Japanese millionairess Chisako Kakehi was arrested on November 19 on suspicion of poisoning her husband with cyanide in Japan’s latest apparent “black widow” case.
It also emerged that six of her former partners had already died.
Chisako Kakehi, 67, has been the beneficiary of a combined 800 million yen ($6.8 million) over the last two decades, insurance money and other assets she received after the seven men’s deaths, Jiji Press reported.
Husband No 4, Isao Kakehi, fell sick suddenly at home and was confirmed dead at a hospital in December 2013, less than two months after the couple married.
An autopsy found highly toxic cyanide compounds in his blood.
That came after the September death of a 75-year-old boyfriend, who fell suddenly ill after the couple ate together at a restaurant, Jiji reported.
Chisako Kakehi’s dalliance with death began in 1994 when her first husband passed away at the age of 54.
In 2006, her second husband, whom she had met through a dating agency, died of a stroke aged 69, while the third marriage ended in 2008 with the death of her 75-year-old partner, Jiji said.
A boyfriend, believed to have been suffering from some form of cancer, died a year later, and in 2012 her then-fiancé met his fate after collapsing while riding a motorbike.
Traces of cyanide were detected in his body, media reports said.
Chisako Kakehi was arrested Wednesday by police in Kyoto on suspicion of murdering her latest husband. She has denied any involvement in his death.
Police are now working on the theory that she could have been behind the deaths of at least some of the other six.
Questioned by reporters earlier this year, former bank worker Chisako Kakehi protested her innocence.

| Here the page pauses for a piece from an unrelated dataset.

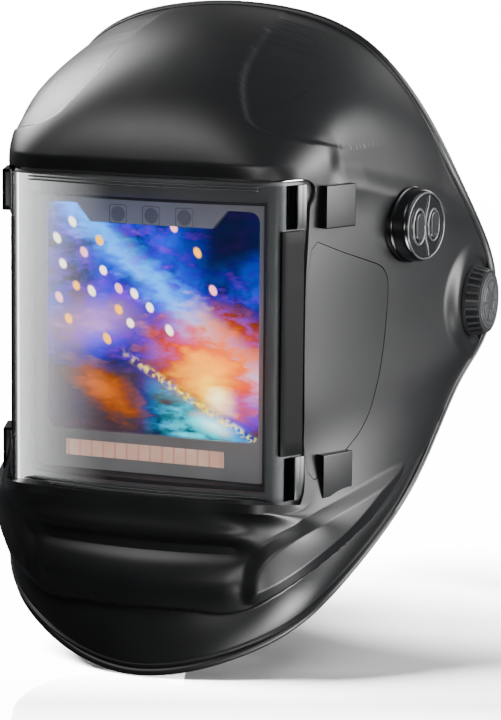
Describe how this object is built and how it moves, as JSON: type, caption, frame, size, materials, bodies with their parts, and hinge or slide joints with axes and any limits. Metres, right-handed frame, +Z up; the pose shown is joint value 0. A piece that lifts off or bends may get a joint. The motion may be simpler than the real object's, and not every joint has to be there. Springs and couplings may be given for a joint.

“If people suspect murder, I’d find it easier to bite my tongue off and die,” she told reporters in March.
Jiji Press quoted Chisako Kakehi as saying in an earlier interview that she was “doomed by fate” to suffer a series of deaths among those close to her, and protesting that she had no access to poison.
If she is found to have been involved in the deaths of numerous partners, Chisako Kakehi will become the latest example in Japan of a “black widow”, named for the female spider that devours its mate after coupling.